*Your goal*.
Set down exactly the first line of the entries and every line after it, through the line with "glazed slip-cast earthenware.".

*Data excerpts*.
=-=-=

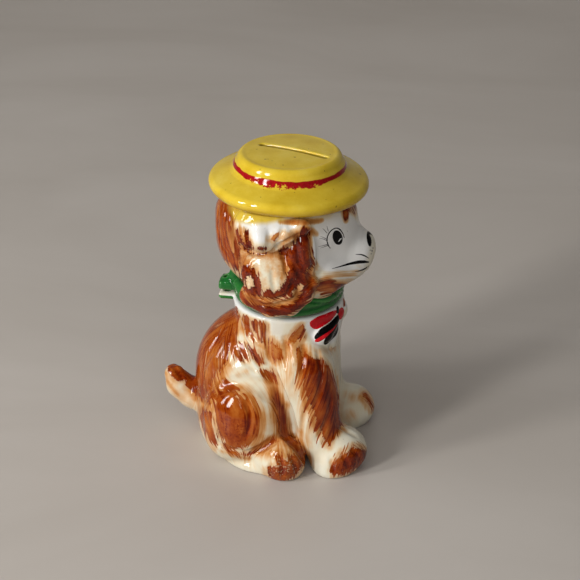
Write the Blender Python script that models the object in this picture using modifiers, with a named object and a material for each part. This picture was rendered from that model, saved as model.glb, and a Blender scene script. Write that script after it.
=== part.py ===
"""Figural dog coin bank with a lift-off head, in glazed slip-cast earthenware.

The dog sits facing +X with its right side towards -Y. The head, with its straw hat, drops into
the collar of the body on a short spigot; two lugs behind the neck, one above the other, take a
padlock. Coins go in through the slot in the hat, and fall through head and neck into the body.
Lengths are millimetres in the tables below, and mm() turns them into metres.
"""

import math

import bmesh
import bpy
from mathutils import Euler, Matrix, Vector

# ---- driving dimensions, in millimetres ---------------------------------------------------
SHIFT_X = 11.2          # neck axis ahead of the centre of the footprint box
SHIFT_Y = 0.0
RIM_Z = 83.5            # top of the body's collar, the seat of the head
RIM_R = 28.2            # outside of the collar
BORE_R = 24.4           # inside of the collar
SPIGOT_R = 23.2         # spigot under the head, 1.2 mm clear of the collar all round
THROAT_R = 19.2         # hole through the spigot, for the coins
SPIGOT_Z = 75.5
SEAM = 0.3              # glaze line between castings and the parts luted on to them
HAT_TILT = -1.5         # degrees, front edge up
HAT_C = (0.0, 0.0, 146.6)    # centre of the brim's edge
BRIM_R = 39.3
CROWN_R = 27.9
SLOT_L, SLOT_W = 36.4, 2.8
SLOT_SKEW = -17.6       # degrees off the dog's own axis
LUG_HOLE_R = 1.9        # padlock shackle hole
HOLE_X = -31.5          # its place behind the neck axis


def mm(*v):
    return Vector([(v[0] + SHIFT_X) * 0.001, (v[1] + SHIFT_Y) * 0.001, v[2] * 0.001])


# ---- scene and collections ----------------------------------------------------------------
for old in list(bpy.data.objects):
    bpy.data.objects.remove(old, do_unlink=True)

scene = bpy.context.scene
bank = bpy.data.collections.new("dog_coin_bank")
cutters = bpy.data.collections.new("cutters")
scene.collection.children.link(bank)
scene.collection.children.link(cutters)
cutters.hide_render = True


def material(name, rgb, roughness=0.12):
    m = bpy.data.materials.new(name)
    m.use_nodes = True
    b = m.node_tree.nodes["Principled BSDF"]
    b.inputs["Base Color"].default_value = (*rgb, 1.0)
    b.inputs["Roughness"].default_value = roughness
    b.inputs["Metallic"].default_value = 0.0
    b.inputs["Coat Weight"].default_value = 0.6
    m.diffuse_color = (*rgb, 1.0)
    return m


BROWN = (0.43, 0.17, 0.06)
CREAM = (0.80, 0.72, 0.58)
WHITE = (0.82, 0.80, 0.76)
GREEN = (0.05, 0.22, 0.08)
YELLOW = (0.70, 0.55, 0.10)
RED = (0.40, 0.01, 0.02)


def keep(obj, mat):
    """Makes obj one of the bank's pieces."""
    for c in list(obj.users_collection):
        c.objects.unlink(obj)
    bank.objects.link(obj)
    obj.hide_render = False
    obj.display_type = "SOLID"
    obj.data.materials.clear()
    obj.data.materials.append(mat)
    return obj


def new_object(name, bm):
    me = bpy.data.meshes.new(name)
    bm.to_mesh(me)
    bm.free()
    ob = bpy.data.objects.new(name, me)
    cutters.objects.link(ob)
    ob.display_type = "WIRE"
    ob.hide_render = True
    return ob


def bake(ob):
    """Replaces an object's mesh with what its modifiers make of it."""
    dg = bpy.context.evaluated_depsgraph_get()
    dg.update()
    me = bpy.data.meshes.new_from_object(ob.evaluated_get(dg), depsgraph=dg)
    ob.modifiers.clear()
    ob.data = me
    return ob


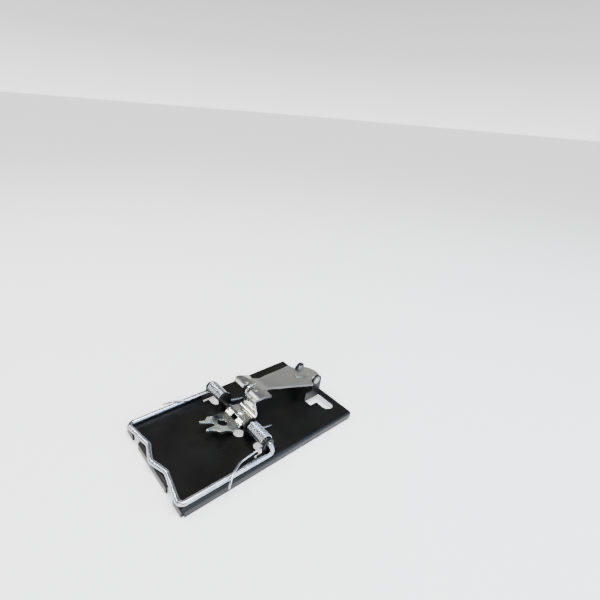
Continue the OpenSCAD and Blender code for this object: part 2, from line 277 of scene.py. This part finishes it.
def sweep_tube(name, line, radius):
    """A mesh tube along the line, with a blunt cone at each end."""
    sides = 12
    cone_height = radius * 0.35
    bm = bmesh.new()
    rings = []
    normal = Vector((0, 0, 1))
    last = len(line) - 1
    for i, point in enumerate(line):
        along = (line[min(i + 1, last)] - line[max(i - 1, 0)]).normalized()
        normal = (normal - along * normal.dot(along)).normalized()
        across = along.cross(normal)
        ring = []
        for k in range(sides):
            a = 2 * math.pi * k / sides
            offset = (normal * math.cos(a) + across * math.sin(a)) * radius
            ring.append(bm.verts.new(point + offset))
        rings.append(ring)
    for lower, upper in zip(rings, rings[1:]):
        for k in range(sides):
            n = (k + 1) % sides
            bm.faces.new((lower[k], lower[n], upper[n], upper[k]))
    ends = ((rings[0], line[0], line[1]), (rings[-1], line[-1], line[-2]))
    for ring, point, inner in ends:
        tip = bm.verts.new(point + (point - inner).normalized() * cone_height)
        for k in range(sides):
            bm.faces.new((ring[k], ring[(k + 1) % sides], tip))
    bmesh.ops.recalc_face_normals(bm, faces=bm.faces)
    mesh = bpy.data.meshes.new(name)
    bm.to_mesh(mesh)
    bm.free()
    for face in mesh.polygons:
        face.use_smooth = True
    piece = bpy.data.objects.new(name, mesh)
    bpy.context.scene.collection.objects.link(piece)
    return piece


def torsion_spring(word, side, material):
    """One spring in a single wire: it twists between the base and the striker."""
    piece = sweep_tube("torsion_spring_" + word, spring_line(side), SPRING_WIRE_RADIUS)
    piece.data.materials.append(material)
    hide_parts("spring_coil_" + word, "spring_leg_" + word)
    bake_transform(piece)


# ---------- floor, light and camera ----------

def floor(material):
    """A square so wide that its edge passes for the horizon."""
    bpy.ops.mesh.primitive_plane_add(size=60)
    plane = bpy.context.object
    plane.name = "floor"
    plane.data.materials.append(material)


def area_light(name, place, size, power, colour=(1, 1, 1)):
    """A rectangular light, its size and place in metres, turned to the origin."""
    data = bpy.data.lights.new(name, "AREA")
    data.shape = "RECTANGLE"
    data.size, data.size_y = size
    data.energy = power
    data.color = colour
    light = bpy.data.objects.new(name, data)
    light.location = place
    light.rotation_euler = (-Vector(place)).to_track_quat("-Z", "Y").to_euler()
    bpy.context.scene.collection.objects.link(light)


def studio():
    """A soft room: pale at the horizon and overhead, dim between the two."""
    world = bpy.data.worlds.new("studio")
    world.use_nodes = True
    tree = world.node_tree
    coords = tree.nodes.new("ShaderNodeTexCoord")
    split = tree.nodes.new("ShaderNodeSeparateXYZ")
    ramp = tree.nodes.new("ShaderNodeValToRGB")
    # Each stop is the upward part of the direction, 0 at the horizon and 1 overhead
    fill_ramp(ramp, [(0.0, (0.5, 0.5, 0.5)), (0.12, (0.3, 0.3, 0.3)),
                     (0.3, (0.17, 0.17, 0.172)), (0.46, (0.035, 0.036, 0.038)),
                     (0.92, (0.03, 0.031, 0.033)), (0.975, (1, 1, 1))])
    tree.links.new(coords.outputs["Generated"], split.inputs["Vector"])
    tree.links.new(split.outputs["Z"], ramp.inputs["Fac"])
    tree.links.new(ramp.outputs["Color"], tree.nodes["Background"].inputs["Color"])
    tree.nodes["Background"].inputs["Strength"].default_value = 5
    bpy.context.scene.world = world
    area_light("key", (0.05, -0.15, 0.65), (0.3, 0.2), 6)
    area_light("strip", (-0.22, 0.3, 0.45), (0.3, 0.03), 2)
    area_light("fill", (-0.5, -0.3, 0.3), (0.3, 0.12), 1.6, (1, 0.97, 0.93))
    area_light("side", (0.25, -0.5, 0.3), (0.5, 0.12), 4.2, (0.36, 0.6, 1))


def camera():
    """The photo's view: close, from above, over the front corner on the -Y side."""
    azimuth, elevation, roll = map(math.radians, (-40.018, 26.984, 4.785))
    place = Vector((-85.03, -102.63, 128.7)) * MM
    back = Vector((math.sin(azimuth) * math.cos(elevation),
                   -math.cos(azimuth) * math.cos(elevation), math.sin(elevation)))
    level = Vector((math.cos(azimuth), math.sin(azimuth), 0))
    above = back.cross(level)
    right = level * math.cos(roll) + above * math.sin(roll)
    up = above * math.cos(roll) - level * math.sin(roll)
    data = bpy.data.cameras.new("camera")
    data.sensor_width = 36
    data.lens = 23.095
    data.shift_x = 0.0744
    data.shift_y = 0.0115
    data.clip_start = 0.01
    view = bpy.data.objects.new("camera", data)
    turn = Matrix((right, up, back)).transposed().to_4x4()
    view.matrix_world = Matrix.Translation(place) @ turn
    bpy.context.scene.collection.objects.link(view)
    bpy.context.scene.camera = view


camera()
studio()
floor(floor_white())
wire = zinc_wire()
finish_node("base_plate", black_paint())
finish_node("striker_bar", wire)
finish_node("bait_treadle", treadle_zinc())
finish_node("latch_lever", lever_zinc())
torsion_spring("left", 1, wire)
torsion_spring("right", -1, wire)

=-=-=

*Written answer*.
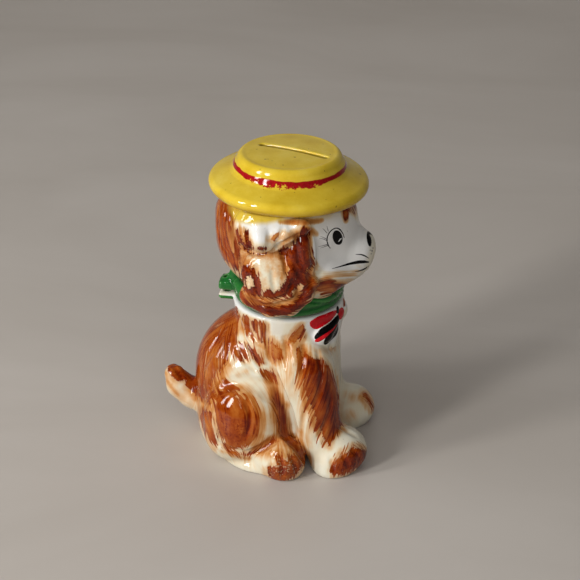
Write the Blender Python script that models the object in this picture using modifiers, with a named object and a material for each part. This picture was rendered from that model, saved as model.glb, and a Blender scene script. Write that script after it.
=== part.py ===
"""Figural dog coin bank with a lift-off head, in glazed slip-cast earthenware.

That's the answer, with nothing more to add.